● **Task requirements**
Starting at the line that contains "Recreate this object", copy every line down to the line that contains "const FOOT_CHAMFER = 0.5;", inclusive, exactly as it stands. Omit all other lines.

● **Recorded data**
--- START ---

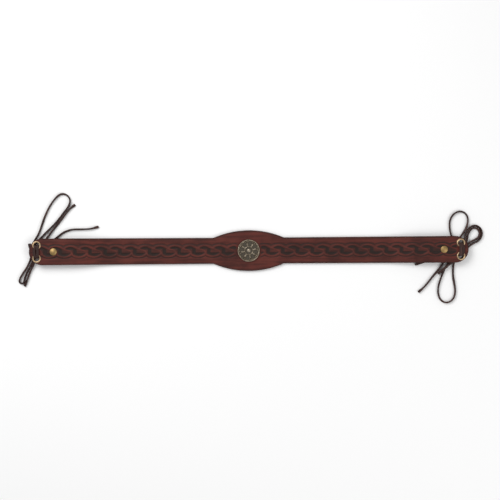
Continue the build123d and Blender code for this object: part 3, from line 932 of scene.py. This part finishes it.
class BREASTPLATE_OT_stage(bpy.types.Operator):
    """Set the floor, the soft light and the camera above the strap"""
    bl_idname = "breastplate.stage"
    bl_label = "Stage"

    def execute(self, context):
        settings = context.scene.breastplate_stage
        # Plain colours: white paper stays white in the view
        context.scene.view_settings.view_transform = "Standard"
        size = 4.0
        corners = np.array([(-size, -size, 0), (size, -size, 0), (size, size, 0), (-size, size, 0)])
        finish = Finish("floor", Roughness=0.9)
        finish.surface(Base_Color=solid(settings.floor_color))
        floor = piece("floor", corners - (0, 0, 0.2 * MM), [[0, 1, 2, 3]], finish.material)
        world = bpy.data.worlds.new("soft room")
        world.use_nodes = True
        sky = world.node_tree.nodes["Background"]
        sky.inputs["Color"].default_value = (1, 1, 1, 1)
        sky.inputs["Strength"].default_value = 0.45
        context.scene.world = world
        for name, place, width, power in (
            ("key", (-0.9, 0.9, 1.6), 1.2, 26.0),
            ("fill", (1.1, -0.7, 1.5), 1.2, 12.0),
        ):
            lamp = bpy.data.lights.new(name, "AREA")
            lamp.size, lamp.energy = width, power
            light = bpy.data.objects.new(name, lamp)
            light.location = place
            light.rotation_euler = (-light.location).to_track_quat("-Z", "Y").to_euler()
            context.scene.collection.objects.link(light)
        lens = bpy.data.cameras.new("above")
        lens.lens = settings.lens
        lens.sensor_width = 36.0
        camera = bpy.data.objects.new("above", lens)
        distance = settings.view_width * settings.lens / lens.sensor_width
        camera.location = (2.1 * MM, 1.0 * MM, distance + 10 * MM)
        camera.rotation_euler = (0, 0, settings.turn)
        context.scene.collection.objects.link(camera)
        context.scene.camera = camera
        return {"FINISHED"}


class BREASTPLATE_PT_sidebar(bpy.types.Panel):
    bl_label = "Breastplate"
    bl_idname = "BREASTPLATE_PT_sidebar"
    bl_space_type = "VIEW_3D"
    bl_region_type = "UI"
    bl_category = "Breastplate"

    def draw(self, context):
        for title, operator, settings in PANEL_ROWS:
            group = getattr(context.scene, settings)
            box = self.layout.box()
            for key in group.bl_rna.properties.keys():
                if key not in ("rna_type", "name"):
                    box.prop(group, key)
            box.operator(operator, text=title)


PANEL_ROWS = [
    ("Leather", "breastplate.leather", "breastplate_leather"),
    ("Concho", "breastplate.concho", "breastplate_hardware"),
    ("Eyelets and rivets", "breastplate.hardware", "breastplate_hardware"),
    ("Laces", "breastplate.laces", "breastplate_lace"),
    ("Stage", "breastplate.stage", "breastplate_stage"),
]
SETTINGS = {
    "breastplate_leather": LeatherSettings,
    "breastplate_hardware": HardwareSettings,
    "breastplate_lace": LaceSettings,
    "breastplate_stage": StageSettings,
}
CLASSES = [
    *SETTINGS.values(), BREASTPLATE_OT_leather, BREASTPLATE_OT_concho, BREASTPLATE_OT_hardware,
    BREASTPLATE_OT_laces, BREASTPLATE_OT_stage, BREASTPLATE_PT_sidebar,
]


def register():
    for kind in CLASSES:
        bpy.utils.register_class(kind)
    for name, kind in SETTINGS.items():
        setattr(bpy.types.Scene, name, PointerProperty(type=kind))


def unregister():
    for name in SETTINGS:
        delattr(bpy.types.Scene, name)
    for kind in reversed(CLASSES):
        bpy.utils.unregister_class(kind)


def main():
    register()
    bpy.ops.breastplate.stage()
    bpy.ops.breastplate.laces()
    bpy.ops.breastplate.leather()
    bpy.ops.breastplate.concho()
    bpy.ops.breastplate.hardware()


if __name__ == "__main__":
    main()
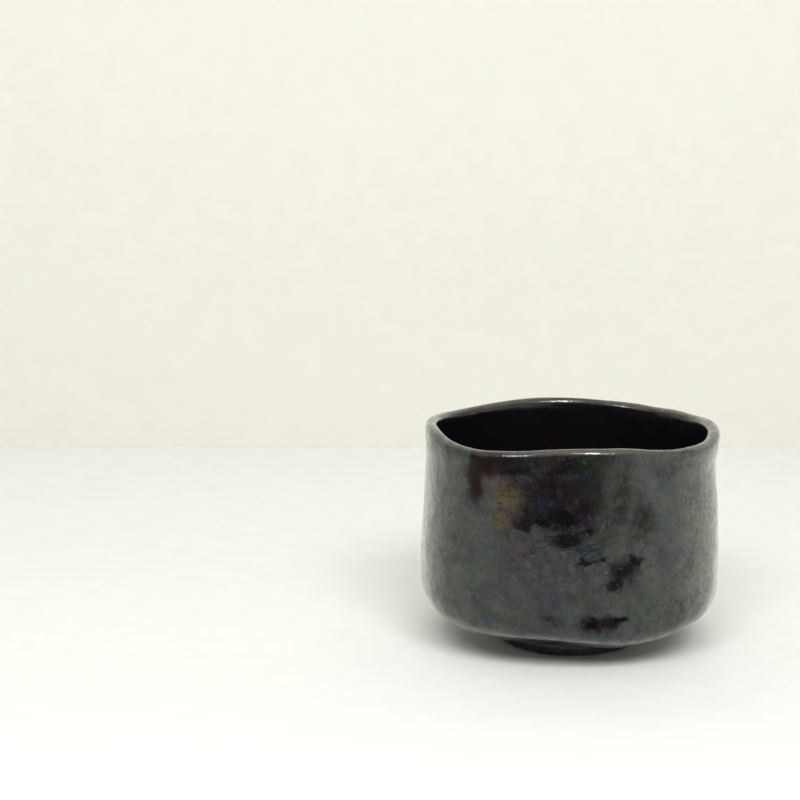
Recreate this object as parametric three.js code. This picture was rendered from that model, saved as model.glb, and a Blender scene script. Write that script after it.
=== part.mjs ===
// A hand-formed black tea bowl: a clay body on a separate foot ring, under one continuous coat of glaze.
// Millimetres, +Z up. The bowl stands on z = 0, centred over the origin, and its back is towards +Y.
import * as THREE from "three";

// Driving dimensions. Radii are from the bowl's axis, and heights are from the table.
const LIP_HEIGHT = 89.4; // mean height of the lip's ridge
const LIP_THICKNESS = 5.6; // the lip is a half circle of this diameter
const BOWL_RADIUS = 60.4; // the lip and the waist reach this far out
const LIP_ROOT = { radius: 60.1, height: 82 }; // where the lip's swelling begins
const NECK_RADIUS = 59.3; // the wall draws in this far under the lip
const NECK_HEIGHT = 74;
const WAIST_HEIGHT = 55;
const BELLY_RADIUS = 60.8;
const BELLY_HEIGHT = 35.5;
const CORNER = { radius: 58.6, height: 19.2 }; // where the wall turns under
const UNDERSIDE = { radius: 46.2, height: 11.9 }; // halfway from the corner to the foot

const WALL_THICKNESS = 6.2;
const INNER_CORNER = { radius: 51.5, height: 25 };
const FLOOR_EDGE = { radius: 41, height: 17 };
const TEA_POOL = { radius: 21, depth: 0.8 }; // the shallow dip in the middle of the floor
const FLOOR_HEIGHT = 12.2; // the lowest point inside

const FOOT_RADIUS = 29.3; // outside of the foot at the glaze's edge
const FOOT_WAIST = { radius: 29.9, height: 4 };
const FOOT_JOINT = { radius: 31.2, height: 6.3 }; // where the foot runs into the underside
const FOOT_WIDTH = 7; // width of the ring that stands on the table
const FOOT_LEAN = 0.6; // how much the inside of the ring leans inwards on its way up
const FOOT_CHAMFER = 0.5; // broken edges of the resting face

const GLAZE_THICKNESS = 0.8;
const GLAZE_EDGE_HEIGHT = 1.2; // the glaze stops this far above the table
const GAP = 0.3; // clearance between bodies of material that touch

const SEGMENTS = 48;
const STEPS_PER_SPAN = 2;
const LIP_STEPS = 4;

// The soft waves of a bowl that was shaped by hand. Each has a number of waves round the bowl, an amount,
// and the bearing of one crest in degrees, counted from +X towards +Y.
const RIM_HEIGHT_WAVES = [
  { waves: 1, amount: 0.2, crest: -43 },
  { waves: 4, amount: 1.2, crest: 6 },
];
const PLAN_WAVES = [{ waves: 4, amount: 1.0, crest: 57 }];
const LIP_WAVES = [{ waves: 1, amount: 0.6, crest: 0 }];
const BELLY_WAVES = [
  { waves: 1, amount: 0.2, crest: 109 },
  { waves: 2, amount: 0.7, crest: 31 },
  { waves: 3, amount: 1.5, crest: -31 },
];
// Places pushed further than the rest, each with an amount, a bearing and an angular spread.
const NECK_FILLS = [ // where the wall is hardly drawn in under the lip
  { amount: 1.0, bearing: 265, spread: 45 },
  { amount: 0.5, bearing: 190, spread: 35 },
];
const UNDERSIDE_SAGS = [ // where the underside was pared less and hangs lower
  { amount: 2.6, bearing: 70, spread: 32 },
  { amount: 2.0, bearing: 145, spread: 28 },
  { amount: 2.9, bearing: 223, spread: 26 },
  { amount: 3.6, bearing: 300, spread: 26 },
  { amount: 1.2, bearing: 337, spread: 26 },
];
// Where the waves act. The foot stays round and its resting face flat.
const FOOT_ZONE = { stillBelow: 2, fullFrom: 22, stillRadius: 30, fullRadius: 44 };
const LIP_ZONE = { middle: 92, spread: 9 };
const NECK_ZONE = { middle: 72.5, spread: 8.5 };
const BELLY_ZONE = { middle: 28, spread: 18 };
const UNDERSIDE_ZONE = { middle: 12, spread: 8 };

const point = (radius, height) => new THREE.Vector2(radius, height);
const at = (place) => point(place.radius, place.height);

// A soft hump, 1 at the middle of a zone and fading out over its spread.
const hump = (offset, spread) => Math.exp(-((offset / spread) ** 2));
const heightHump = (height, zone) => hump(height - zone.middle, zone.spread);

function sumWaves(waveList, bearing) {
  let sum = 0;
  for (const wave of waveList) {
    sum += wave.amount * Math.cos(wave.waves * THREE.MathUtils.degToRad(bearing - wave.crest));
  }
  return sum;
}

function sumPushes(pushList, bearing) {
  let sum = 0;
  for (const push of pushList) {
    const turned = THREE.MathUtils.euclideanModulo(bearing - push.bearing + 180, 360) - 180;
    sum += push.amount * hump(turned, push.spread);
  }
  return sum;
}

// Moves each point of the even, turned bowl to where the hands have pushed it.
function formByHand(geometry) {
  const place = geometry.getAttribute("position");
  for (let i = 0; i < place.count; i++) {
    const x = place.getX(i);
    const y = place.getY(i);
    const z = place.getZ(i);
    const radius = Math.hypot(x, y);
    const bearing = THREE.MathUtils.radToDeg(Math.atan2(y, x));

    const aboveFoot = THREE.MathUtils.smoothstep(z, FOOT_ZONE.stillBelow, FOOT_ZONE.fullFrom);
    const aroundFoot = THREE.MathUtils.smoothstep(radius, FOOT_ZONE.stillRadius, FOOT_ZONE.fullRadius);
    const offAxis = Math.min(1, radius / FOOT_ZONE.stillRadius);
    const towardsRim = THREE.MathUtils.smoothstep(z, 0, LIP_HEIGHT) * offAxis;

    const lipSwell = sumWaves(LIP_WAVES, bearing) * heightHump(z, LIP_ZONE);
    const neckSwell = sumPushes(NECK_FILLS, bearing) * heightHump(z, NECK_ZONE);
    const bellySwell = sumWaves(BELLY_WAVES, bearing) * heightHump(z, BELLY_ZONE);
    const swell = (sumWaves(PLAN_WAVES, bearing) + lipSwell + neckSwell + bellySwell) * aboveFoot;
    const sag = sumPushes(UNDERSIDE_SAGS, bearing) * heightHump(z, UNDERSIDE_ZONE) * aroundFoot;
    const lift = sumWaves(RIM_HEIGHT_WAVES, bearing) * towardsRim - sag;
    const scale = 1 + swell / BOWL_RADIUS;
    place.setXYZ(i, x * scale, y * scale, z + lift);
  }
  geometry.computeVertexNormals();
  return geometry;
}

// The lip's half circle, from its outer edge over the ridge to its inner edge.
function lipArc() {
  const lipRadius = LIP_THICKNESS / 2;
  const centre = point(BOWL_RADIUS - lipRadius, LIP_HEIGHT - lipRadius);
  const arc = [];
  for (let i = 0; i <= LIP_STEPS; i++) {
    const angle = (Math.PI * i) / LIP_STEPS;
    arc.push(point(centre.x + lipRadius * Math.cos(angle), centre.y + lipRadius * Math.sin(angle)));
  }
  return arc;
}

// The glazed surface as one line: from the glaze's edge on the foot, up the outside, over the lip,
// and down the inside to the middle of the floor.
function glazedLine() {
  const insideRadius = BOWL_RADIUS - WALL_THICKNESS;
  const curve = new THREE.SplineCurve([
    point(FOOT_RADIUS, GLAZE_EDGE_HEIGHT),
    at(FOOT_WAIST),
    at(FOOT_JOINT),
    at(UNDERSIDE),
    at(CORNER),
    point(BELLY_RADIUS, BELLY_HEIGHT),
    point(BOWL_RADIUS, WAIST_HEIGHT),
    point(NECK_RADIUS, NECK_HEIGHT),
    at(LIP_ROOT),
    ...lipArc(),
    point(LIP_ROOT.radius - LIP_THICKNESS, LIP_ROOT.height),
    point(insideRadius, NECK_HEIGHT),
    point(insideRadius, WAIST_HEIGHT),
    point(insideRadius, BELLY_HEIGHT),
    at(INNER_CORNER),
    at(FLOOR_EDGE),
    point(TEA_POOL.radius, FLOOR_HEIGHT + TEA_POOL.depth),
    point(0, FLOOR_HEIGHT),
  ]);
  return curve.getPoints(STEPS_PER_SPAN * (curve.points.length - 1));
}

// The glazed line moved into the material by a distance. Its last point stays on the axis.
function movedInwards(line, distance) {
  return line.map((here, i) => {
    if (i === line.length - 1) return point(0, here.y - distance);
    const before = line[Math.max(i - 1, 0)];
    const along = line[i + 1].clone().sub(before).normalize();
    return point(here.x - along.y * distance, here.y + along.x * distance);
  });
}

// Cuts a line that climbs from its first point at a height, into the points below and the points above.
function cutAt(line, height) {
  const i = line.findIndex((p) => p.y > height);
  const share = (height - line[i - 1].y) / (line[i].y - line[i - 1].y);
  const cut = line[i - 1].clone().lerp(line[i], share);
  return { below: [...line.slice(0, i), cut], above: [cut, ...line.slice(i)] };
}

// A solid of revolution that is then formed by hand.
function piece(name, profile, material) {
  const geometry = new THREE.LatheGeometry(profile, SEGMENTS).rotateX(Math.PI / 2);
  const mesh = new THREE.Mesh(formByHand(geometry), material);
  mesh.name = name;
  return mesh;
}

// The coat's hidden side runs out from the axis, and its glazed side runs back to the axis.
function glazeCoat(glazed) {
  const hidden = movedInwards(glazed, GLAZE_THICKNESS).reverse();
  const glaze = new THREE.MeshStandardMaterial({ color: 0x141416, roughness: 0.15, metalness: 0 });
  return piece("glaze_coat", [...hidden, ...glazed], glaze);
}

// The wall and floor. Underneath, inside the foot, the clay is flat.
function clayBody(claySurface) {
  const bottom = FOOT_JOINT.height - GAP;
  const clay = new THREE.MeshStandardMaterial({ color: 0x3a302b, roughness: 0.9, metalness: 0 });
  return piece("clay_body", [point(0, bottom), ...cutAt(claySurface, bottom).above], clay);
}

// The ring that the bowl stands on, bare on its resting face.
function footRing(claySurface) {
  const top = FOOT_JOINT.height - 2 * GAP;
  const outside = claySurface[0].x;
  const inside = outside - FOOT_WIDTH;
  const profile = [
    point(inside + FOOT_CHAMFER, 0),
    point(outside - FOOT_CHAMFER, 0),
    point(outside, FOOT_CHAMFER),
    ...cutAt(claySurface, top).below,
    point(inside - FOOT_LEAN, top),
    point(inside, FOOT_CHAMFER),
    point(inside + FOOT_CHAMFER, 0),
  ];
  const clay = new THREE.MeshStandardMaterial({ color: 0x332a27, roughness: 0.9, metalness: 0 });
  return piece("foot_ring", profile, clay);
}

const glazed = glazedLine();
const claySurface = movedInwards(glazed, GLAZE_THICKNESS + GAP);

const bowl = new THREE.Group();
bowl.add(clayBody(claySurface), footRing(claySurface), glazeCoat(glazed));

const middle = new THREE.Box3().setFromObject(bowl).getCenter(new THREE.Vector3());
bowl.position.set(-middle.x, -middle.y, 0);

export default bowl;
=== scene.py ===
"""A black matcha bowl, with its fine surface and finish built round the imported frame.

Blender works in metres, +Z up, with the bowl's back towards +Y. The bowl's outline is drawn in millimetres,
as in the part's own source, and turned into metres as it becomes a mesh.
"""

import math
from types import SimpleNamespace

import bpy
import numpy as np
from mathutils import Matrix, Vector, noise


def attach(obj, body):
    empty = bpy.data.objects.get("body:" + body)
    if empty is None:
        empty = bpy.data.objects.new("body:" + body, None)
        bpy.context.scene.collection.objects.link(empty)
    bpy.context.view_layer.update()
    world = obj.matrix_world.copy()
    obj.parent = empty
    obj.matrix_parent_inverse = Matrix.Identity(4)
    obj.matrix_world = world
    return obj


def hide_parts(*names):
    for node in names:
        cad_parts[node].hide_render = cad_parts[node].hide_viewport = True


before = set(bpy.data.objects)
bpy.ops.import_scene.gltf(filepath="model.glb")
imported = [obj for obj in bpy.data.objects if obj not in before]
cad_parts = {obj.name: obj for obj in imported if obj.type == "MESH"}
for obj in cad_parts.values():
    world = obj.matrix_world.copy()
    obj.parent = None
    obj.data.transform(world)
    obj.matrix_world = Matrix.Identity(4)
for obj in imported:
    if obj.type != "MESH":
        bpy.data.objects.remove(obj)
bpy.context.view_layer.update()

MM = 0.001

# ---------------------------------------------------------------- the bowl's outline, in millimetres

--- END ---

● **Answer to this problem**
Recreate this object as parametric three.js code. This picture was rendered from that model, saved as model.glb, and a Blender scene script. Write that script after it.
=== part.mjs ===
// A hand-formed black tea bowl: a clay body on a separate foot ring, under one continuous coat of glaze.
// Millimetres, +Z up. The bowl stands on z = 0, centred over the origin, and its back is towards +Y.
import * as THREE from "three";

// Driving dimensions. Radii are from the bowl's axis, and heights are from the table.
const LIP_HEIGHT = 89.4; // mean height of the lip's ridge
const LIP_THICKNESS = 5.6; // the lip is a half circle of this diameter
const BOWL_RADIUS = 60.4; // the lip and the waist reach this far out
const LIP_ROOT = { radius: 60.1, height: 82 }; // where the lip's swelling begins
const NECK_RADIUS = 59.3; // the wall draws in this far under the lip
const NECK_HEIGHT = 74;
const WAIST_HEIGHT = 55;
const BELLY_RADIUS = 60.8;
const BELLY_HEIGHT = 35.5;
const CORNER = { radius: 58.6, height: 19.2 }; // where the wall turns under
const UNDERSIDE = { radius: 46.2, height: 11.9 }; // halfway from the corner to the foot

const WALL_THICKNESS = 6.2;
const INNER_CORNER = { radius: 51.5, height: 25 };
const FLOOR_EDGE = { radius: 41, height: 17 };
const TEA_POOL = { radius: 21, depth: 0.8 }; // the shallow dip in the middle of the floor
const FLOOR_HEIGHT = 12.2; // the lowest point inside

const FOOT_RADIUS = 29.3; // outside of the foot at the glaze's edge
const FOOT_WAIST = { radius: 29.9, height: 4 };
const FOOT_JOINT = { radius: 31.2, height: 6.3 }; // where the foot runs into the underside
const FOOT_WIDTH = 7; // width of the ring that stands on the table
const FOOT_LEAN = 0.6; // how much the inside of the ring leans inwards on its way up
const FOOT_CHAMFER = 0.5; // broken edges of the resting face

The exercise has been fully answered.